Sunday, November 1, 2009

So, this is good-bye

Sunday, November 1, 2009
I'm leaving.
I won't make a grand exit, but I'm leaving.
I won't sit with you guys at lunch as much anymore.
I'll learn how to talk to other people.
I'm going to give in to my impulses
and say what I want
and do what I want
and fuck everybody else.
I'm sick of holding myself in because I'm afraid of what they'll think.
I'm sick of being somebody other than myself.
I'm sick of hurting. Hurting bad because the person, the people, I trust went behind my back.

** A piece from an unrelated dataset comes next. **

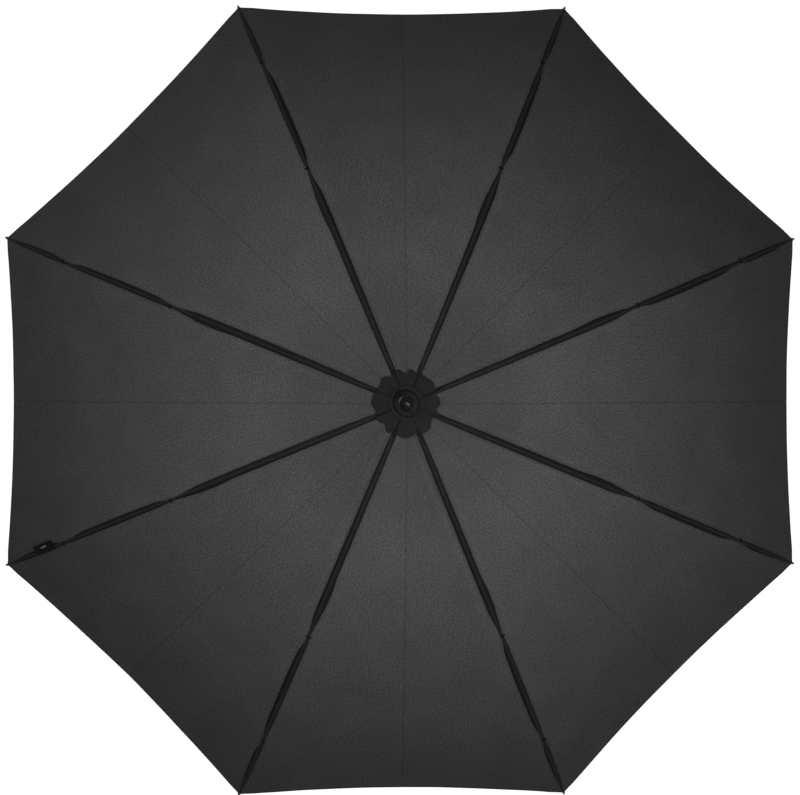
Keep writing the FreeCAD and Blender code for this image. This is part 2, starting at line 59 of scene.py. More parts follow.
# ---- the frame's geometry -------------------------------------------------------------------------
JOINTS = {joint["name"]: joint for joint in frame["joints"]}
RIBS = 8
HALF_STEP = math.pi / RIBS
NOTCH = Vector(JOINTS["rib_fold_1"]["pos_m"])
PIVOT_R = math.hypot(NOTCH.x, NOTCH.y)
NOTCH_Z = NOTCH.z
RIB_ARC_R = 1.162
SLOPE_HUB = math.radians(8.0)
SLOPE_TIP = math.radians(43.0)
ARC_R = PIVOT_R - RIB_ARC_R * math.sin(SLOPE_HUB)
ARC_Z = NOTCH_Z - RIB_ARC_R * math.cos(SLOPE_HUB)
TIP_R = max(abs(corner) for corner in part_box("rib_tip_1")[1][:2]) / math.cos(HALF_STEP)
COLLAR_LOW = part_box("ferrule_collar")[0]

# ---- cloth ----------------------------------------------------------------------------------------
CLOTH = 0.45 * MM
PANEL_LIFT = 3.4 * MM           # underside of the gores above the rib's centre line
STRIP_LIFT = 2.5 * MM
STRIP_HALF = 11.0 * MM
STRIP_DROP = 1.0 * MM           # how far the strip falls beside the rib that it lies on
NOTCH_RISE = 3.3 * MM           # and how far it is lifted over the notch
GORE_SAG = 14.0 * MM
HEM_DIP = 19.0 * MM
PANEL_INNER_R = 20.0 * MM
HEM_WIDTH = 6.5 * MM
EDGE_HEM = 3.0 * MM
EDGE_DROP = 1.3 * MM            # how far the gores' edges settle down onto the strip
EDGE_REACH = 12.0 * MM
HEM_STEP = 0.22 * MM            # extra thickness of a turned hem
STITCH_PITCH = 3.4 * MM
# distances in mm from the edge where the hemmed cloth has lines of points, and the line that is sewn
SIDE_HEM_LINES = (6.0, 3.0, 2.7, 2.3, 1.9, 1.5, 0.9, 0.3, 0.0)
SIDE_HEM_SEAM = 1.9
RIM_HEM_LINES = (9.0, 6.5, 6.1, 5.6, 5.0, 4.6, 4.2, 2.5, 1.0, 0.35, 0.0)
RIM_HEM_SEAM = 4.6
TACKS = (0.550, 0.827)          # where the gores are tied to the rib, as shares of the tip radius
CLOTH_SEED = 11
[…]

Like she said, you're supposed to trust your friends.
I don't.
If you're reading this, then you know.
If you're reading this, you know what to expect.
Fuck this. It's my last year of high school and I'm not, I repeat, NOT going to spend it regretting the things I haven't done.

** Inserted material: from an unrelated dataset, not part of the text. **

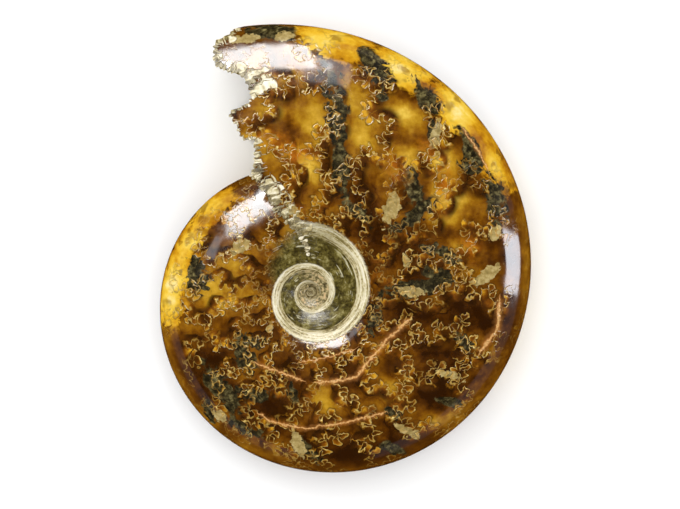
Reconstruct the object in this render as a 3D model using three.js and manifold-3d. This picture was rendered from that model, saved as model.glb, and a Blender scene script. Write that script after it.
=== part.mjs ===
// Polished ammonite fossil, one solid, lying on its flank.
// Millimetres, +Z up. Origin: centre of the bounding box on the surface it rests on.
// The shell is a plane coil. Every size grows with the angle turned about the coil axis,
// and the wide last whorl overlaps the one before it, leaving a stepped umbilicus.

import * as THREE from 'three';
import { ParametricGeometry } from 'three/addons/geometries/ParametricGeometry.js';
import { mergeVertices } from 'three/addons/utils/BufferGeometryUtils.js';
import Module from 'manifold-3d';

const wasm = await Module();
wasm.setup();

// ---- driving dimensions -------------------------------------------------------------------

const TURN = 2 * Math.PI;

const VENTER_RADIUS = 49.1; // coil axis to the outer rim, at growth angle 0
const VENTER_GROWTH = 2.133; // times per turn
const SHOULDER_RADIUS = 13.1; // coil axis to the umbilical shoulder, at growth angle 0
const SHOULDER_GROWTH = 2.4;
const HALF_BREADTH = 12.0; // half the whorl's thickness, at growth angle 0
const BREADTH_GROWTH = 1.5;

const APERTURE_ANGLE = 105; // degrees of growth at the broken end
const OVERRUN = 22; // degrees built past the break, then cut away
const WHORLS = 3; // turns built, counted back from the aperture
const CORE_RADIUS = 2.4; // first chamber, at the middle of the coil

const AXIS_LEAN = 3.2; // degrees the coil axis leans, so that the flank lies flat
const FLAT_DEPTH = 1.0; // ground off the lowest flank, the flat it rests on

const STEPS_PER_TURN = 60;
const SECTION_POINTS = 36;
const CAP_REACH = 6; // degrees

// Half a whorl section from the middle of its inner side to its venter. x runs outwards in
// whorl heights from the umbilical shoulder, y is the share of the half breadth.
const HALF_SECTION = [
  [-0.11, 0.0], [-0.11, 0.4], [-0.09, 0.62], [-0.055, 0.77], [-0.01, 0.866], [0.03, 0.915], [0.09, 0.962],
  [0.21, 1.0], [0.38, 0.97], [0.58, 0.87], [0.76, 0.715], [0.89, 0.515], [0.97, 0.275], [1.0, 0.0],
];

// The broken edge of the last whorl, from its top outer corner to the umbilical shoulder,
// in the plane of the coil. Lobes of the last chamber wall stand out between the bites.
const BROKEN_EDGE = [
  [-16.5, 66.0], [-17.6, 58.6], [-18.0, 57.0], [-20.9, 55.6], [-21.2, 51.2], [-19.2, 49.6],
  [-15.6, 48.4], [-13.8, 46.2], [-13.0, 43.2], [-14.2, 41.6], [-17.6, 39.9], [-17.4, 38.8],
  [-16.2, 37.4], [-15.4, 35.4], [-14.4, 34.0], [-12.6, 34.2], [-12.1, 32.4], [-12.3, 28.8],
  [-12.6, 26.4], [-10.8, 24.9], [-8.6, 21.7], [-6.8, 18.6], [-3.6, 15.5], [-1.4, 12.2],
  [-0.4, 9.0],
];

// ---- growth laws --------------------------------------------------------------------------

const radians = THREE.MathUtils.degToRad;
const grown = (size, perTurn, angle) => size * perTurn ** (angle / TURN);

// One point of the whorl surface. `angle` is the growth angle in radians; `x` and `y` are a
// point of the section in the units of HALF_SECTION.
function whorlPoint(angle, x, y, target) {
  const shoulder = grown(SHOULDER_RADIUS, SHOULDER_GROWTH, angle);
  const venter = grown(VENTER_RADIUS, VENTER_GROWTH, angle);
  const radius = shoulder + x * (venter - shoulder);
  const height = y * grown(HALF_BREADTH, BREADTH_GROWTH, angle);
  return target.set(radius * Math.cos(angle), radius * Math.sin(angle), height);
}

// The closed section as points: the lower half outwards, the upper half back.
function sectionOutline(count) {
  const half = new THREE.SplineCurve(HALF_SECTION.map(([x, y]) => new THREE.Vector2(x, y)));
  const upper = half.getPoints(count / 2);
  const lower = upper.map((p) => new THREE.Vector2(p.x, -p.y));
  return [...lower, ...upper.slice(1, -1).reverse()];
}

// A length of whorl between two growth angles. The first and last slices are single points
// CAP_REACH further on, so each end is a blunt cone that sinks into the piece it joins.
function whorlGeometry(fromDegrees, toDegrees) {
  const outline = sectionOutline(SECTION_POINTS);
  const middle = new THREE.Vector2(0.45, 0);
  const spans = Math.ceil(((toDegrees - fromDegrees) / 360) * STEPS_PER_TURN);
  const slices = spans + 2;
  const surface = (u, v, target) => {
    const slice = Math.round(u * slices);
    const along = THREE.MathUtils.clamp(slice - 1, 0, spans) / spans;
    const degrees = THREE.MathUtils.lerp(fromDegrees, toDegrees, along);
    const cap = slice === 0 ? -1 : slice === slices ? 1 : 0;
    const p = cap ? middle : outline[Math.round(v * SECTION_POINTS) % SECTION_POINTS];
    whorlPoint(radians(degrees + cap * CAP_REACH), p.x, p.y, target);
  };
  return new ParametricGeometry(surface, slices, SECTION_POINTS);
}

// ---- solids -------------------------------------------------------------------------------

// A closed geometry as a manifold solid: shared vertices are merged, flat triangles dropped.
function solid(geometry) {
  const bare = geometry.clone();
  for (const name of Object.keys(bare.attributes)) {
    if (name !== 'position') bare.deleteAttribute(name);
  }
  const merged = mergeVertices(bare, 1e-4);
  const index = merged.index.array;
  const kept = [];
  for (let i = 0; i < index.length; i += 3) {
    const [a, b, c] = [index[i], index[i + 1], index[i + 2]];
    if (a !== b && b !== c && c !== a) kept.push(a, b, c);
  }
  const mesh = new wasm.Mesh({
    numProp: 3,
    vertProperties: new Float32Array(merged.attributes.position.array),
    triVerts: new Uint32Array(kept),
  });
  return new wasm.Manifold(mesh);
}

function geometryOf(manifold) {
  const mesh = manifold.getMesh();
  const geometry = new THREE.BufferGeometry();
  geometry.setAttribute('position', new THREE.BufferAttribute(mesh.vertProperties, 3));
  geometry.setIndex(new THREE.BufferAttribute(mesh.triVerts, 1));
  geometry.computeVertexNormals();
  return geometry;
}

// Everything on the open side of the broken edge, as a tall block.
function brokenAwayBlock() {
  const outline = new THREE.Shape(BROKEN_EDGE.map(([x, y]) => new THREE.Vector2(x, y)));
  outline.lineTo(-30, 9);
  outline.lineTo(-60, 30);
  outline.lineTo(-60, 70);
  outline.closePath();
  const block = new THREE.ExtrudeGeometry(outline, { depth: 60, bevelEnabled: false });
  block.translate(0, 0, -30);
  return block;
}

// The last whorl in two halves, its outer end broken off along BROKEN_EDGE.
function lastWhorl() {
  const start = APERTURE_ANGLE - 360;
  const middle = start + 180;
  const end = APERTURE_ANGLE + OVERRUN;
  const young = solid(whorlGeometry(start, middle));
  const old = solid(whorlGeometry(middle, end));
  return old.subtract(solid(brokenAwayBlock())).add(young);
}

// The whorls inside the last one, seen only as steps in the umbilicus, and the first chamber.
function innerWhorls() {
  let coil = solid(new THREE.SphereGeometry(CORE_RADIUS, 16, 10));
  const outerEnd = APERTURE_ANGLE - 360;
  const innerEnd = APERTURE_ANGLE - 360 * WHORLS;
  for (let from = innerEnd; from < outerEnd; from += 180) {
    coil = coil.add(solid(whorlGeometry(from, from + 180)));
  }
  return coil;
}

// Lean the coil so that its lower flank lies along the ground, and grind the flat.
function restOnFlank(coil) {
  const geometry = geometryOf(coil);
  geometry.rotateX(radians(AXIS_LEAN));
  geometry.computeBoundingBox();
  const box = geometry.boundingBox;
  const centre = box.getCenter(new THREE.Vector3());
  const ground = box.min.z + FLAT_DEPTH;
  geometry.translate(-centre.x, -centre.y, -ground);
  const below = new THREE.BoxGeometry(160, 160, 20).translate(0, 0, -10);
  return geometryOf(solid(geometry).subtract(solid(below)));
}

// ---- the fossil ---------------------------------------------------------------------------

const calcite = new THREE.MeshStandardMaterial({
  name: 'amber brown calcite',
  color: 0x7a4f1c,
  roughness: 0.18,
  metalness: 0,
});

const ammonite = new THREE.Mesh(restOnFlank(innerWhorls().add(lastWhorl())), calcite);
ammonite.name = 'ammonite';

const group = new THREE.Group();
group.name = 'ammonite fossil';
group.add(ammonite);

export default group;
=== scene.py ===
"""Polished ammonite fossil, lying on its flank on a pale floor.

The fossil is one stone. Its shape is a plane coil whose every size grows with the angle
turned, and its markings are the chamber walls that the polish has cut through.
"""

from __future__ import annotations

import logging
import math
from dataclasses import dataclass
from enum import Enum
from typing import Any, Callable, Sequence, Union

import bmesh
import bpy
import numpy as np
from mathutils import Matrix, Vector
from mathutils.kdtree import KDTree

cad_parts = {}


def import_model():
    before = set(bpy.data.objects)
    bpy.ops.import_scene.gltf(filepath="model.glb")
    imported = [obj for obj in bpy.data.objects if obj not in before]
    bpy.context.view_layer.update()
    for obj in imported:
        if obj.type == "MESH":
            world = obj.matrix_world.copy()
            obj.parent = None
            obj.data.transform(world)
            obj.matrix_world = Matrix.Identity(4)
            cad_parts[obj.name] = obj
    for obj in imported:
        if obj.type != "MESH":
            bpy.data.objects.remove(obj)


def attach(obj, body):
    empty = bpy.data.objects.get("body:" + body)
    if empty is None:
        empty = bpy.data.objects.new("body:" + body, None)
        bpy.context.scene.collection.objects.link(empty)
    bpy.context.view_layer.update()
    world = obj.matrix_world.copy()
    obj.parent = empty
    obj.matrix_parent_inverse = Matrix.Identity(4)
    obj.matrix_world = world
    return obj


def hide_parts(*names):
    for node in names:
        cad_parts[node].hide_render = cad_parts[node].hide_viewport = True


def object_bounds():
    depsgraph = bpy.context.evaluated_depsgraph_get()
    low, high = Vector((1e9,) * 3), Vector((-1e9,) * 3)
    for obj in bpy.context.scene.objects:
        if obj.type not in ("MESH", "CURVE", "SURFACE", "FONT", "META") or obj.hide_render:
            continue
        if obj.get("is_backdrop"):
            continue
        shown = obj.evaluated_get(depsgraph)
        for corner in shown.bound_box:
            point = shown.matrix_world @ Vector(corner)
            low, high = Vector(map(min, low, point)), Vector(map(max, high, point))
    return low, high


log = logging.getLogger("ammonite")

MM = 0.001
TURN = 2 * math.pi

Socket = bpy.types.NodeSocket
Number = Union[float, Socket]
Colour = tuple[float, float, float, float]
Points = tuple[tuple[float, float], ...]
Stops = tuple[tuple[float, str], ...]
Span = tuple[float, float]
Pace = Callable[[np.ndarray], np.ndarray]


def tint(code: str) -> Colour:
    """Turn a six-digit hex colour into linear red, green, blue and alpha.

    Args:
        code: The colour as written on a paint card, such as "c58f2b".

    Returns:
        The linear colour with an alpha of 1.
    """
    parts = [int(code[i:i + 2], 16) / 255 for i in (0, 2, 4)]
    linear = [p / 12.92 if p <= 0.04045 else ((p + 0.055) / 1.055) ** 2.4 for p in parts]
    return (linear[0], linear[1], linear[2], 1.0)


# ---- node trees ---------------------------------------------------------------------------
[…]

I've learned the hard way that being devoted, being loyal to your friends doesn't guarantee you anything
but a fistful of nothing.
So I'm leaving. I'm not running. I'm escaping.

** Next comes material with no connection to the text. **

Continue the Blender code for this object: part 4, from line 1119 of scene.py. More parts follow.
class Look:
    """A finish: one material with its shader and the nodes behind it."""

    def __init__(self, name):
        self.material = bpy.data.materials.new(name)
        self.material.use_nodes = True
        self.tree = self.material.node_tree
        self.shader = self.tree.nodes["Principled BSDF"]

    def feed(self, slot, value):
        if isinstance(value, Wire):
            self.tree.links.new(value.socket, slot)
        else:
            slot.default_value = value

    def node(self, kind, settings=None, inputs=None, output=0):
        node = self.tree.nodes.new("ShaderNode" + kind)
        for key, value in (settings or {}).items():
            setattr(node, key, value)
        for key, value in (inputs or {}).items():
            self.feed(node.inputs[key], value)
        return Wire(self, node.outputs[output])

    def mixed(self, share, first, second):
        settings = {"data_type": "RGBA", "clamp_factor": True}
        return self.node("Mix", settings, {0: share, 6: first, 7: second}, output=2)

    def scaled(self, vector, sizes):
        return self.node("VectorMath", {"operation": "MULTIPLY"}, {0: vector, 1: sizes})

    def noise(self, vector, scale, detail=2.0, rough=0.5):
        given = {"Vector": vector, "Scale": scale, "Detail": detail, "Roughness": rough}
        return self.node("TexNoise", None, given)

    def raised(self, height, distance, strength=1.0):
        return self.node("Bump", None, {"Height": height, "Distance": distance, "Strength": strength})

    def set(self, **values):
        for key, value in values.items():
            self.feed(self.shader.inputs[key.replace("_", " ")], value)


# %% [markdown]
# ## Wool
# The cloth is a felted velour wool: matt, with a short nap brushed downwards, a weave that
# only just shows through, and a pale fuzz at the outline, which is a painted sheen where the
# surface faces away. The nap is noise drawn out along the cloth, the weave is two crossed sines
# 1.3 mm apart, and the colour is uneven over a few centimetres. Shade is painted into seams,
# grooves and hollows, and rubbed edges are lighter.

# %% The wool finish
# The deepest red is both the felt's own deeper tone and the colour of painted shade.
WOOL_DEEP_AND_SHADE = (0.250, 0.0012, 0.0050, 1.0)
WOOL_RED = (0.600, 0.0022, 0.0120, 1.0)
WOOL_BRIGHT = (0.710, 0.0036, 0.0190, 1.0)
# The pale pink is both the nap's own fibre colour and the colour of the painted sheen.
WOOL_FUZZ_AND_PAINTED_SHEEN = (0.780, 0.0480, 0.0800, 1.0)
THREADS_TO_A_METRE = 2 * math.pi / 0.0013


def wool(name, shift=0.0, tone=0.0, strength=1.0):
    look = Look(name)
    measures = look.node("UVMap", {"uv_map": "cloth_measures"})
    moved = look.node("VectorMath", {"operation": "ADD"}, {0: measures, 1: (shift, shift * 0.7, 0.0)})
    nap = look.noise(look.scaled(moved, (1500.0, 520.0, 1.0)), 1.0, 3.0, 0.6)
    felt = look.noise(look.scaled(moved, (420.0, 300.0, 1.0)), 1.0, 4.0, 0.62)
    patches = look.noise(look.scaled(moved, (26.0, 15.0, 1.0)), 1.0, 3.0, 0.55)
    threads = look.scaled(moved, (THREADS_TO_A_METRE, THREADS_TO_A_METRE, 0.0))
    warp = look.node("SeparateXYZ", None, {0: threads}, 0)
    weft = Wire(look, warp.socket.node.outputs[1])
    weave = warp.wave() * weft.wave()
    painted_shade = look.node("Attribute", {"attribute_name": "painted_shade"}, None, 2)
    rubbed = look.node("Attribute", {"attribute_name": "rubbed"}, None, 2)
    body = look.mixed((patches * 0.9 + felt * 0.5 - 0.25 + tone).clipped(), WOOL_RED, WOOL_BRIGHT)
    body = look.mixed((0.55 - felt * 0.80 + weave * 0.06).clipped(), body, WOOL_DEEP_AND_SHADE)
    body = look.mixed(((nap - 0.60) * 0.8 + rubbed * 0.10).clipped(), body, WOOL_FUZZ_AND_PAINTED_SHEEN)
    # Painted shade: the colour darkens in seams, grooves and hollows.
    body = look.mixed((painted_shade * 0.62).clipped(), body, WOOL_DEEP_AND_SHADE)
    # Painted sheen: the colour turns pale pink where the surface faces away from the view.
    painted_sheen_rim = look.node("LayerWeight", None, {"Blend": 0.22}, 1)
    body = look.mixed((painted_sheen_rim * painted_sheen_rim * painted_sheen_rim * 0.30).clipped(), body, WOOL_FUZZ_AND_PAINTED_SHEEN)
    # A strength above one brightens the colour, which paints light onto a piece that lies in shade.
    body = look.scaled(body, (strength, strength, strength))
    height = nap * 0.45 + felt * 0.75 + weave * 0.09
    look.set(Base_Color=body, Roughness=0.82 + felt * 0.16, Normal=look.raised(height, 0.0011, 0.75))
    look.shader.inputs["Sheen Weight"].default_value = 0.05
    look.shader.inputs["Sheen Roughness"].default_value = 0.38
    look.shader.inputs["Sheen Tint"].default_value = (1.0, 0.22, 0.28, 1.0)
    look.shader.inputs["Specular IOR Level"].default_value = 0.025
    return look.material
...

I don't know how. I don't know what to expect. I'm not sure it's even for the better. But, at least I'll be doing something. Something other than breathe uneasy and start panicking whenever I think somebody's lying straight to my fucking face.
So, this is good-bye.

Shout-out to Sonya
Fucking best girl there is out there.
To my oldest friend, the one who knows my secrets... some. And doesn't look at them as defects. Stealing, throwing up, lying, cheating, pyromania, anarchy... there's is freedom in doing whatever the hell you want. To Sonya, the only one I know who has actually achieved it.